If not, ICMP will be relegated to the default queue where, if the line is under heavy usage, may drop or greatly delay the packets that aPinger uses to test your line status. Since the ICMP packets are small and we only need apinger to determine if the line is up, this works very well and doesn't adversely affect the connection on a whole.
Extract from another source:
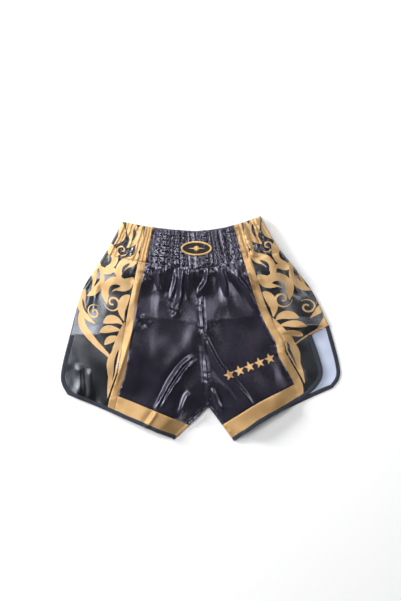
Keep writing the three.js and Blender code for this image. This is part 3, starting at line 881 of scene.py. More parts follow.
def declare(piece, slot, nodes, held="laid", strip=None):
    """Names the piece's finish and the pieces of the frame it stands for, and notes its flat cut.
    A strip is a rectangle, given as (width, length). Any other cut is given by the box of the laid
    piece, which isn't let out at the waist, and by its area, which is."""
    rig.slot(piece, slot)
    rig.replaces(piece, *nodes)
    width, length = np.ptp(np.array(piece.bound_box), axis=0)[:2]
    cut = piece["cut_area"] * MM**2
    if strip:
        width, length = strip[0] * MM, strip[1] * MM
        cut = width * length
    SHEETS.append(dict(obj=piece, flat=(float(width), float(length)), held=held, area=float(cut)))
    return piece


# %% [markdown]
# ## Sewing thread
# Seams on sportswear are lockstitched at about three millimetres a stitch, and each stitch is a short
# rounded thread that sits in its own small dent. The stitches are part of the piece that they are sewn
# through, so they bend with it.


# %% Thread and joined meshes
def thread(path, pitch=2.9, length=2.1, radius=0.2):
    """Short stitches along a line of points in space."""
    path = np.asarray(path, float)
    steps = np.linalg.norm(np.diff(path, axis=0), axis=1)
    along = np.concatenate([[0], np.cumsum(steps)])
    starts = np.arange(pitch / 2, along[-1] - length, pitch)
    spans = starts[:, None] + np.array([0, 0.25, 0.75, 1]) * length
    centres = np.stack([np.interp(spans, along, path[:, i]) for i in range(3)], -1)
    ahead = centres[:, -1:] - centres[:, :1]
    ahead /= np.linalg.norm(ahead, axis=-1, keepdims=True)
    side = np.cross(ahead, (0, 0, 1))
    side /= np.linalg.norm(side, axis=-1, keepdims=True)
    turns = np.arange(6) * math.pi / 3
    thick = radius * np.array([0.25, 1, 1, 0.25])[None, :, None, None]
    lift = np.array([-0.6, 0.3, 0.3, -0.6])[None, :, None, None] * radius
    ring = np.cos(turns)[None, None, :, None] * side[:, :, None] * thick
    ring = ring + (np.sin(turns)[:, None] * np.array([0, 0, 1]))[None, None] * thick
    points = centres[:, :, None] + ring + lift * np.array([0, 0, 1])
    one = []
    for k in (0, 6, 12):
        one += [[k + i, k + (i + 1) % 6, k + 6 + (i + 1) % 6, k + 6 + i] for i in range(6)]
    faces = (np.arange(len(starts)) * 24)[:, None, None] + np.array(one)
    return points.reshape(-1, 3), faces.reshape(-1, 4)


def joined(*parts):
    """One list of points, faces and slots from several (points, faces, slot or slots)."""
    points, faces, slots, count = [], [], [], 0
    for p, f, s in parts:
        points.append(np.asarray(p))
        faces += [[int(k) + count for k in face] for face in f]
        slots += [s] * len(f) if isinstance(s, int) else list(s)
        count += len(p)
    return np.vstack(points), faces, slots


def cloth(name, upper, faces, face_slots, materials, upper_is_inner=False, sewn=(), normals=None,
          full=1.0):
    """A slab of cloth from its upper face. Slot 0 is the wrong side, and the others the right side."""
    if normals is None:
        normals = vertex_normals(upper, faces)
    every = slab_faces(faces, len(upper))
    wrong = np.zeros(len(faces), int)
    upper_slots, lower_slots = (wrong, face_slots) if upper_is_inner else (face_slots, wrong)
    rim_slots = np.ones(len(every) - 2 * len(faces), int)
    slots = np.concatenate([upper_slots, lower_slots, rim_slots])
    slab = (np.vstack([upper, upper - normals * SKIN]), every, slots)
    points, all_faces, all_slots = joined(slab, *sewn)
    piece = add_mesh(name, points, all_faces, all_slots, materials)
    directions = np.vstack([normals, -normals, *[np.zeros((len(s[0]), 3)) for s in sewn]])
    piece.data.normals_split_custom_set_from_vertices(directions.tolist())
    piece["cut_area"] = float(cut_area(upper, faces, full))
    return piece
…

This, along with the new System/Advanced/Miscellaneous/Gateway Monitoring Setting has solved all my apinger problems I was having, most especially with gaming. Thank you, I believe this should be stickied in the 2.0 Beta forum

RossN

Happy New Year folks!

Despite of the adjustment I have tried to make I still constantly observe this issue.
Please advice how to disable it or to stop getting this warning and dropping the connections.
It is definitely something wrong with the router, because with the spare Linksys on interruptions are observed.
Jan 1 15:43:57 check_reload_status: reloading filter
Jan 1 15:43:57 check_reload_status: reloading filter
Jan 1 15:43:47 apinger: alarm canceled: Gateway(xx.xx.xx.1) *** Gatewaydown ***
Jan 1 15:43:47 apinger: ALARM: Gateway(xx.xx.xx.1) *** Gatewaydown ***
Jan 1 15:40:36 check_reload_status: reloading filter
Jan 1 15:40:36 check_reload_status: reloading filter
Jan 1 15:40:26 apinger: alarm canceled: Gateway(xx.xx.xx.1) *** Gatewaydown ***
Jan 1 15:40:26 apinger: ALARM: Gateway(xx.xx.xx.1) *** Gatewaydown ***
Jan 1 15:37:21 check_reload_status: reloading filter
Jan 1 15:37:21 check_reload_status: reloading filter
Jan 1 15:37:11 apinger: alarm canceled: Gateway(xx.xx.xx.1) *** Gatewaydown ***
Jan 1 15:37:11 apinger: ALARM: Gateway(xx.xx.xx.1) *** Gatewaydown ***
Jan 1 15:33:33 check_reload_status: reloading filter
Jan 1 15:33:33 check_reload_status: reloading filter
Jan 1 15:33:23 apinger: alarm canceled: Gateway(xx.xx.xx.1) *** Gatewaydown ***
Jan 1 15:33:23 apinger: ALARM: Gateway(xx.xx.xx.1) *** Gatewaydown ***

Some addtional information, I have one WAN, static IP.
Gateway is set to 10 seconds down time. The rest is empty (but I did test with the values mentioned above).
Gateway monitor is disabled.

eri--

Disabling state killing will not disable notification on logs.
It just means that the states will not get killed and that's it.